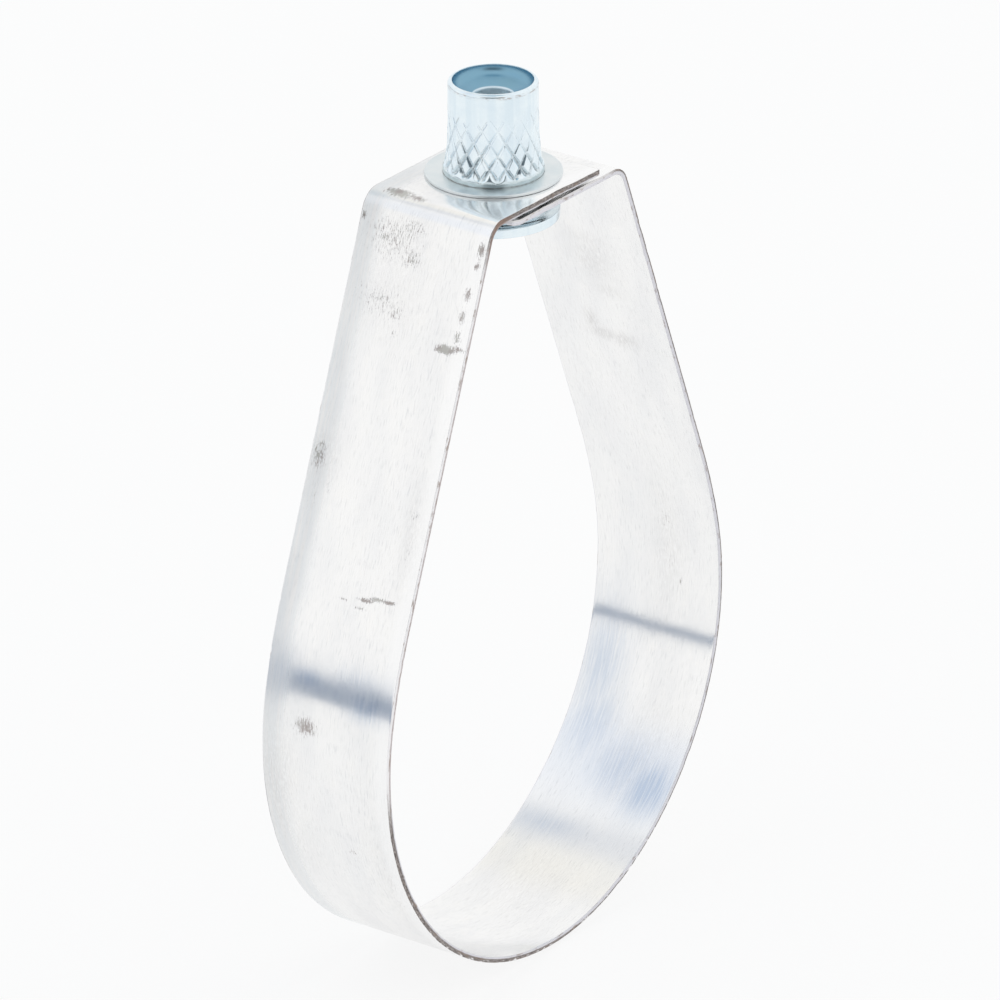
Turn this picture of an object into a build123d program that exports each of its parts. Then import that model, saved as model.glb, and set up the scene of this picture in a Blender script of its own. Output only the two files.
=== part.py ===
"""Swivel ring hanger for a pipe: a folded steel strip carried by a knurled swivel nut.

The origin is the centre of the ring, where the pipe's axis passes. The pipe runs along Y,
and the threaded rod comes down to the nut along Z. All lengths are in millimetres and all
angles in degrees.
"""
import os
from math import acos, atan2, cos, degrees, hypot, pi, radians, sin, tan

from build123d import *

# Strip that the ring is folded from
strip_width = 31.75
sheet = 1.2

# Ring, and the wide arcs at its shoulders that lead into the straight legs
ring_bore_radius = 60.3
shoulder_radius = 130.0
shoulder_sweep = 8.2

# Two straps that cross over the ring and carry the nut
lower_strap_top = 107.5
strap_gap = 1.1
strap_end_margin = 4.5
strap_corner = 0.6
lower_bend_radius = 5.2
lower_bend_setback = 5.0
upper_bend_radius = 6.6
upper_bend_setback = 3.1
hole_clearance = 0.55

# Swivel nut: the crown, its cup and the threaded hole
crown_radius = 9.35
crown_height = 5.2
rim_rounding = 0.85
rim_wall = 0.95
cup_curve = 2.5
cup_slope = 20.0
thread_bore_radius = 3.97
thread_chamfer = 0.4

# Swivel nut: the collar on the washer and the flange under the straps
collar_step = 0.45
collar_height = 1.5
flange_width = 3.15
flange_thickness = 2.0
flange_drop = 3.0
cove_radius = 2.4

# Diamond knurl between the collar and the smooth crown
knurl_count = 18
knurl_rows = 5
knurl_pitch = 2.75
knurl_depth = 0.5
knurl_flare = 0.65
knurl_half_angle = 35.0
land_setback = 0.02
core_inset = 0.15

# Washer that keeps the nut in the straps
washer_width = 3.75
washer_thickness = 0.65
washer_clearance = 0.05

# How far a solid that is cut away stands out past what it cuts
cut_margin = 1.0

# Heights that follow from the sizes above
lower_strap_bottom = lower_strap_top - sheet
upper_strap_top = lower_strap_top + strap_gap + sheet
washer_bottom = upper_strap_top + washer_clearance
washer_top = washer_bottom + washer_thickness
flange_top = lower_strap_bottom - flange_drop
flange_bottom = flange_top - flange_thickness
collar_top = washer_top + collar_height
knurl_top = collar_top + knurl_rows * knurl_pitch
rim_top = knurl_top + crown_height

# Radii and distances from the nut's axis that follow from the sizes above
ring_radius = ring_bore_radius + sheet
cup_radius = crown_radius - rim_wall
neck_radius = crown_radius + knurl_flare + collar_step
flange_radius = neck_radius + flange_width
washer_radius = neck_radius + washer_width
knurl_root_radius = crown_radius - knurl_depth
core_radius = knurl_root_radius - core_inset
strap_hole_radius = neck_radius + hole_clearance
strap_reach = strap_hole_radius + strap_end_margin
lower_bend_x = strap_reach + lower_bend_setback
upper_bend_x = strap_reach + upper_bend_setback


def leg_lean(bend_x, bend_z, bend_radius):
    """How far a straight leg leans from the vertical, as the line that touches its two arcs."""
    leg_distance = shoulder_radius + (ring_radius - shoulder_radius) * cos(radians(shoulder_sweep))
    bend_distance = hypot(bend_x, bend_z)
    return degrees(atan2(bend_z, bend_x) - acos((leg_distance - bend_radius) / bend_distance))


def strip_face(depth):
    """One face of the strip from the upper strap's end round to the lower strap's end.

    depth is how far that face lies under the outer face of the ring.
    """
    upper_z = upper_strap_top - upper_bend_radius
    lower_z = lower_strap_top - lower_bend_radius
    left_lean = leg_lean(upper_bend_x, upper_z, upper_bend_radius)
    right_lean = leg_lean(lower_bend_x, lower_z, lower_bend_radius)
    left_start = left_lean - shoulder_sweep
    right_start = right_lean - shoulder_sweep
    offset = ring_radius - shoulder_radius
    left_centre = (-offset * cos(radians(left_start)), offset * sin(radians(left_start)))
    right_centre = (offset * cos(radians(right_start)), offset * sin(radians(right_start)))

    upper_bend = CenterArc((-upper_bend_x, upper_z), upper_bend_radius - depth, 90, 90 - left_lean)
    left_shoulder = CenterArc(left_centre, shoulder_radius - depth, 180 - left_lean, shoulder_sweep)
    ring_turn = 180 + left_start + right_start
    ring = CenterArc((0, 0), ring_radius - depth, 180 - left_start, ring_turn)
    right_shoulder = CenterArc(right_centre, shoulder_radius - depth, right_start, shoulder_sweep)
    lower_bend = CenterArc((lower_bend_x, lower_z), lower_bend_radius - depth, right_lean, 90 - right_lean)
    upper_end = (strap_reach, upper_strap_top - depth)
    lower_end = (-strap_reach, lower_strap_top - depth)
    Line(upper_end, upper_bend @ 0)
    Line(upper_bend @ 1, left_shoulder @ 0)
    Line(right_shoulder @ 1, lower_bend @ 0)
    Line(lower_bend @ 1, lower_end)
    return upper_end, lower_end


def make_band():
    """The ring: one strip folded to a loop, with its two ends crossing as straps."""
    with BuildPart() as band:
        with BuildSketch(Plane.XZ):
            with BuildLine():
                outer_upper, outer_lower = strip_face(0)
                inner_upper, inner_lower = strip_face(sheet)
                Line(outer_upper, inner_upper)
                Line(outer_lower, inner_lower)
            make_face()
        extrude(amount=strip_width / 2, both=True)
        strap_corners = band.edges().filter_by(Axis.Z)
        fillet(strap_corners, strap_corner)
        hole_bottom = lower_strap_bottom - cut_margin
        hole_top = upper_strap_top + cut_margin
        with Locations((0, 0, (hole_bottom + hole_top) / 2)):
            Cylinder(strap_hole_radius, hole_top - hole_bottom, mode=Mode.SUBTRACT)
    return band.part


def knurl_surface_radius(z):
    """The radius of the diamond lands, which flare towards the collar."""
    rise = (z - collar_top) / (knurl_top - collar_top)
    return crown_radius - land_setback + knurl_flare * (1 - rise) ** 2


def knurl_point(radius, angle, z):
    return Vector(radius * cos(radians(angle)), radius * sin(radians(angle)), z)


def knurl_node(level, angle):
    """A crossing of two grooves, at the root of both. The grooves run out at the crown."""
    z = collar_top + level * knurl_pitch
    last = level == knurl_rows
    return knurl_point(knurl_surface_radius(z) if last else knurl_root_radius, angle, z)


def groove_half_width(z):
    """Half the width of a groove at the surface, which widens where the lands flare."""
    return (knurl_surface_radius(z) - knurl_root_radius) * tan(radians(knurl_half_angle))


def diamond_faces(level, middle):
    """The land and the four groove flanks of the diamond at this level and angle.

    At the first and the last level only the half inside the knurl is made.
    """
    half_turn = 180 / knurl_count
    centre_z = collar_top + level * knurl_pitch
    radius = knurl_surface_radius(centre_z)
    helix = pi * radius / knurl_count / knurl_pitch
    slant = (1 + helix ** 2) ** 0.5
    last = level == knurl_rows
    side_inset = 0 if last else degrees(groove_half_width(centre_z) * slant / radius)
    right_node = knurl_node(level, middle + half_turn)
    left_node = knurl_node(level, middle - half_turn)
    right = knurl_point(radius, middle + half_turn - side_inset, centre_z)
    left = knurl_point(radius, middle - half_turn + side_inset, centre_z)
    centre = knurl_point(radius, middle, centre_z)
    faces = []
    for step in (1, -1):
        if not 0 <= level + step <= knurl_rows:
            continue
        tip_z = centre_z + step * knurl_pitch
        tip_inset = groove_half_width(tip_z) * slant / helix
        if level + step == knurl_rows:
            tip_inset = groove_half_width(centre_z) * slant / helix
        land_z = tip_z - step * tip_inset
        tip = knurl_point(knurl_surface_radius(land_z), middle, land_z)
        tip_node = knurl_node(level + step, middle)
        faces += [(centre, right, tip), (centre, tip, left)]
        faces += [(right_node, tip_node, tip), (tip_node, left_node, tip)]
        if not last:
            faces += [(right_node, tip, right), (left_node, left, tip)]
    return faces


def make_knurl():
    """The knurled length as a solid of plane facets, from the collar to the crown."""
    step = 360 / knurl_count
    triangles = []
    for level in range(knurl_rows + 1):
        first_middle = step / 2 if level % 2 == 0 else 0
        for index in range(knurl_count):
            triangles += diamond_faces(level, first_middle + index * step)
    faces = [Face(Wire.make_polygon(corners, close=True)) for corners in triangles]
    rims = ShapeList(Shell(faces).edges()).group_by(Axis.Z)
    faces += [Face(Wire(rims[0])), Face(Wire(rims[-1]))]
    return Solid(Shell(faces))


def make_nut_body():
    """Flange, cove, neck, collar and crown, turned as one and still without the bore."""
    with BuildPart() as body:
        with BuildSketch(Plane.XZ):
            with BuildLine():
                cove_start = (neck_radius + cove_radius, flange_top)
                cove_end = (neck_radius, flange_top + cove_radius)
                cove_middle = (
                    neck_radius + cove_radius * (1 - cos(pi / 4)),
                    flange_top + cove_radius * (1 - sin(pi / 4)),
                )
                Polyline(
                    (0, flange_bottom),
                    (flange_radius, flange_bottom),
                    (flange_radius, flange_top),
                    cove_start,
                )
                ThreePointArc(cove_start, cove_middle, cove_end)
                Polyline(
                    cove_end,
                    (neck_radius, collar_top),
                    (core_radius, collar_top),
                    (core_radius, knurl_top),
                    (crown_radius, knurl_top),
                    (crown_radius, rim_top - rim_rounding),
                )
                RadiusArc(
                    (crown_radius, rim_top - rim_rounding),
                    (crown_radius - rim_rounding, rim_top),
                    -rim_rounding,
                )
                Polyline((crown_radius - rim_rounding, rim_top), (0, rim_top), (0, flange_bottom))
            make_face()
        revolve(axis=Axis.Z)
    return body.part


def make_nut_bore():
    """The rod's hole and the smooth cup that leads into it, as the solid that is cut away."""
    cup_turn = 90 - cup_slope
    curve_end_radius = cup_radius - cup_curve * (1 - cos(radians(cup_turn)))
    curve_end_z = rim_top - cup_curve * sin(radians(cup_turn))
    mouth_radius = thread_bore_radius + thread_chamfer
    mouth_z = curve_end_z - (curve_end_radius - mouth_radius) * tan(radians(cup_slope))
    above = rim_top + cut_margin
    below = flange_bottom - cut_margin
    with BuildPart() as bore:
        with BuildSketch(Plane.XZ):
            with BuildLine():
                Polyline((0, above), (cup_radius, above), (cup_radius, rim_top))
                cup = CenterArc((cup_radius - cup_curve, rim_top), cup_curve, 0, -cup_turn)
                Polyline(
                    cup @ 1,
                    (mouth_radius, mouth_z),
                    (thread_bore_radius, mouth_z - thread_chamfer),
                    (thread_bore_radius, below),
                    (0, below),
                    (0, above),
                )
            make_face()
        revolve(axis=Axis.Z)
    return bore.part


def make_swivel_nut():
    """The nut that the rod screws into, with its diamond knurl."""
    return make_nut_body() + make_knurl() - make_nut_bore()


def make_retaining_washer():
    """The thin washer pressed on the nut's neck, which rests on the upper strap."""
    from_bottom = (Align.CENTER, Align.CENTER, Align.MIN)
    with BuildPart() as washer:
        with Locations((0, 0, washer_bottom)):
            Cylinder(washer_radius, washer_thickness, align=from_bottom)
            Cylinder(neck_radius, washer_thickness, align=from_bottom, mode=Mode.SUBTRACT)
    return washer.part


parts = {
    "band": make_band(),
    "swivel_nut": make_swivel_nut(),
    "retaining_washer": make_retaining_washer(),
}

os.makedirs("parts", exist_ok=True)
for name, part in parts.items():
    export_step(part, f"parts/{name}.step")
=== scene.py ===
"""Looks of the swivel ring hanger: galvanized strip, zinc-plated knurled nut and thin washer.

Lengths in the named values are millimetres. Meshes are made in metres, in the CAD frame: the
origin is the centre of the ring, the pipe runs along Y and the rod along Z.
"""

from math import acos, atan2, cos, hypot, pi, radians, sin, tan

import bmesh
import bpy
import numpy as np
from mathutils import Matrix, Vector


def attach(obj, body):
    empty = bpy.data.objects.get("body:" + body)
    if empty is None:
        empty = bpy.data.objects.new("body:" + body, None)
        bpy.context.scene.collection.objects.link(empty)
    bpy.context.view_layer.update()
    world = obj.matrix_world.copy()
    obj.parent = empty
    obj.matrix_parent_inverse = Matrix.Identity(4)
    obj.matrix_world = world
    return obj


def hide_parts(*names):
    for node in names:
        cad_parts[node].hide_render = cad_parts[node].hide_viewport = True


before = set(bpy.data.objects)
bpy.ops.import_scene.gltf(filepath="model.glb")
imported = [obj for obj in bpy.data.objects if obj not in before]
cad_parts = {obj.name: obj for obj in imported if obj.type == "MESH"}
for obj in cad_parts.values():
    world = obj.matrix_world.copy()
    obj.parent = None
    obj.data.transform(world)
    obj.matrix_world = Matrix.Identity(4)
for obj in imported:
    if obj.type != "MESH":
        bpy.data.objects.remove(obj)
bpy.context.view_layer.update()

MM = 0.001

# Strip and ring, as in the solids
strip_width = 31.75
sheet = 1.2
ring_radius = 61.5
shoulder_radius = 130.0
shoulder_sweep = radians(8.2)
lower_strap_top = 107.5
upper_strap_top = 109.8
strap_reach = 15.5
strap_corner = 0.6
strap_hole_radius = 11.0
lower_bend_radius = 5.2
lower_bend_x = 20.5
upper_bend_x = 18.6

# The upper bend is a little tighter than in the solids, but the leg below it is the same
solid_upper_bend_radius = 6.6
upper_bend_radius = 5.4

# The straps lie slightly twisted: how much higher than in the solids each one stands at its bend
# and at its free end, on the side of negative Y and on the other side
upper_lifts = {"bend": (0.55, 0.9), "end": (-0.3, 0.4)}
lower_lifts = {"bend": (0.15, 1.0), "end": (0.75, 1.0)}
# How far the lower strap's free end curls up, and over what length
end_curl = 0.45
end_curl_length = 2.6
# The upper strap is pressed flat round its hole: how far below the washer, and between which
# distances from the hole's middle this flat seat runs out
seat_clearance = 0.03
seat_edge = (13.4, 17.0)

# Nut and washer, as in the solids apart from the knurl's flare, and from the washer and the
# collar's top, which stand a little higher because the upper strap is lifted
rim_top = 130.95
knurl_top = 125.75
knurl_foot = 112.0
collar_top = 112.3
washer_bottom = 110.46
washer_top = 111.1
flange_top = 103.3
flange_bottom = 101.3
crown_radius = 9.33
rim_rounding = 0.85
cup_radius = 8.4
cup_curve = 2.5
cup_slope = radians(20)
cup_edge_drop = 0.05
neck_radius = 10.45
cove_radius = 2.4
flange_radius = 13.6
edge_break = 0.25
foot_ring_radius = 5.2
washer_radius = 14.2
washer_rounding = 0.17
washer_fit = 0.01
neck_relief = 0.02

# Thread of the rod's hole. Its flank lies between two shares of the way from root to crest
thread_minor_radius = 3.97
thread_major_radius = 4.76
thread_pitch = 25.4 / 16
thread_chamfer = 0.2
thread_start = 2.8
thread_start_length = 1.0
thread_flank_start = 0.125
thread_flank_end = 0.75
thread_run_out = 1.2

# Knurl. Each groove differs a little from the next in depth and in where it runs out
knurl_count = 18
knurl_pitch = 2.75
knurl_flare = 0.92
flare_power = 3
collar_blend = 1.2
knurl_mean_radius = 9.6
groove_flank = radians(47)
groove_top_depth = 0.17
groove_base_depth = 0.62
groove_deepening = 1.4
groove_root_rounding = 0.05
groove_spread = 0.16
groove_seed = 20
groove_noise_row = 7.0
# Where they run out: a height, and how far from it they end and are at full depth, each with
# how much this differs
groove_run_outs = (
    (knurl_top, (-0.1, 0.3), (-1.3, 0.5)),
    (collar_top, (-0.3, 0.2), (0.5, 0.0)),
)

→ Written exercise
The line containing "return make_nut_body() +" opens the part, and the line containing "bpy.context.scene.collection.objects.link(empty)" closes it. Output that part exactly, with both, and only that.

→ Result for this task
    return make_nut_body() + make_knurl() - make_nut_bore()


def make_retaining_washer():
    """The thin washer pressed on the nut's neck, which rests on the upper strap."""
    from_bottom = (Align.CENTER, Align.CENTER, Align.MIN)
    with BuildPart() as washer:
        with Locations((0, 0, washer_bottom)):
            Cylinder(washer_radius, washer_thickness, align=from_bottom)
            Cylinder(neck_radius, washer_thickness, align=from_bottom, mode=Mode.SUBTRACT)
    return washer.part


parts = {
    "band": make_band(),
    "swivel_nut": make_swivel_nut(),
    "retaining_washer": make_retaining_washer(),
}

os.makedirs("parts", exist_ok=True)
for name, part in parts.items():
    export_step(part, f"parts/{name}.step")
=== scene.py ===
"""Looks of the swivel ring hanger: galvanized strip, zinc-plated knurled nut and thin washer.

Lengths in the named values are millimetres. Meshes are made in metres, in the CAD frame: the
origin is the centre of the ring, the pipe runs along Y and the rod along Z.
"""

from math import acos, atan2, cos, hypot, pi, radians, sin, tan

import bmesh
import bpy
import numpy as np
from mathutils import Matrix, Vector


def attach(obj, body):
    empty = bpy.data.objects.get("body:" + body)
    if empty is None:
        empty = bpy.data.objects.new("body:" + body, None)
        bpy.context.scene.collection.objects.link(empty)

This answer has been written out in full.